We’ve talked about Joseph’s dreams and his ability to interpret them, and I’ve asked you about yours. Do you still have dreams? I hope so. You never know who God is going to put in your life, or how He may use a specific experience, even maybe one tomorrow, to change your life.
So here is Joseph, Pharaoh’s right hand man, Joseph who could make life and death decisions on the spot. He had long ago been abandoned and sold into slavery by his brothers, and they all returned to Canaan without him and told their father Jacob he had been killed by a wild animal. And fifteen long years later, Jacob still grieving, sent his sons to Egypt to by grain because of the great famine throughout the land. We read in chapter 42.

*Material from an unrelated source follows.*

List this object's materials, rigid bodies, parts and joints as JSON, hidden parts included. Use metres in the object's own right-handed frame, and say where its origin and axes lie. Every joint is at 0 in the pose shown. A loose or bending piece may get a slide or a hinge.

So I must ask you about forgiveness, resentment or bitterness in your life? If there are situations or people in our lives whom we have not forgiven, we are in effect in prison as well. If we believe and trust that God is working in our lives, than He has ordained situations and people we face, for His ultimate good. Please let me repeat this. God will use situations and people in our lives for His ultimate good.
In Chuck Swindoll’s book entitled “Joseph” he writes, “A number of years ago, somebody counted the promises in the Bible and totaled up 7,474. I can’t verify that number, but I do know that within the pages of the Bible there are thousands of promises that grab the reader and say “Believe Me! Accept Me! Hold on to Me!” And of all the promises in the Bible, the ones that often mean the most are the promises that offer hope at the end of affliction. Those promises that tell us, “It’s worth it. Walk with Me. Trust Me. Wait with Me. I will reward you for that waiting time. Your gold is being refined.” Joseph learned that a broken and contrite heart is not the end, but the beginning. Bruised and crushed by the blows of disappointment and unrealized dreams, he discovered that God had never left his side. When the affliction ended, he had been refined and he came forth as gold. He had become a person of greater stability, of deeper quality, of profound character. John Wooden once said regarding character “Be more concerned with your character than your reputation because your character is what you really are while your reputation is merely what others think you are.”
God’s promises are just as much for us as they were for Joseph. His grace is still at work. His tender mercies accompany us from the pit to the pinnacle.”
If we believe and trust that God is working in our lives, than He has ordained situations and people we face, for His ultimate good. God answers our prayers by answering others.
Recently I read a book entitled “A Same Kind of Different As Me.” It is a true story of the lives of Ron Hall and Denver Moore. It is a fascinating account of two lives that come together from incredibly diverse backgrounds, and a city, Fort Worth, Texas, that was forever changed.
It is based on Solomon’s writings in Ecclesiastes 9:15; “There was found in the city a certain poor man who was wise and by his wisdom he saved the city.” It is a story of faith and forgiveness, of unconditional love while reaching across racial and cultural barriers trusting that God guides and directs us when we trust in Him.
Who would ever know that an international art dealer’s life would be changed by a homeless man searching for a way to survive for just another day? A homeless man when asked why he was so happy replied with these three words; “I woke up!” How these two lives came together, how they impacted each other in a life changing profound way. God can do that and He does. Ron’s life was full, a self made man of great means and his wife Debbie with a heart as big as Texas and a faith larger than life itself. She trusted God and leaned into her relationship with Jesus Christ. She had a clear vision and never gave up, and along with her, she brought her husband Ron and their two children.
Denver’s life was slightly different however. Almost a century after slavery had been legally abolished, yes during our lifetime, Denver was raised on a plantation picking cotton from his earliest memories. His family never had any money, they were never paid, they just had the privilege of staying in a cold, dirty, two room house with no windows year after year as they picked cotton. They never looked to the future because there was no future. Denver raised himself up from 20th century slavery, hopped a freight train to trouble and served 10 years of a twenty year sentence in a Louisiana State Penitentiary, the largest maximum security prison in the United States. Later he wound up in Fort Worth where God changed his life and countless others in a most amazing way. All because of God’s providence!
This book was not hidden away in the racks of Christian book stores, no it was a New York Times best seller! Denver could have been filled with bitterness and resentment, but he wasn’t, he still isn’t to this day.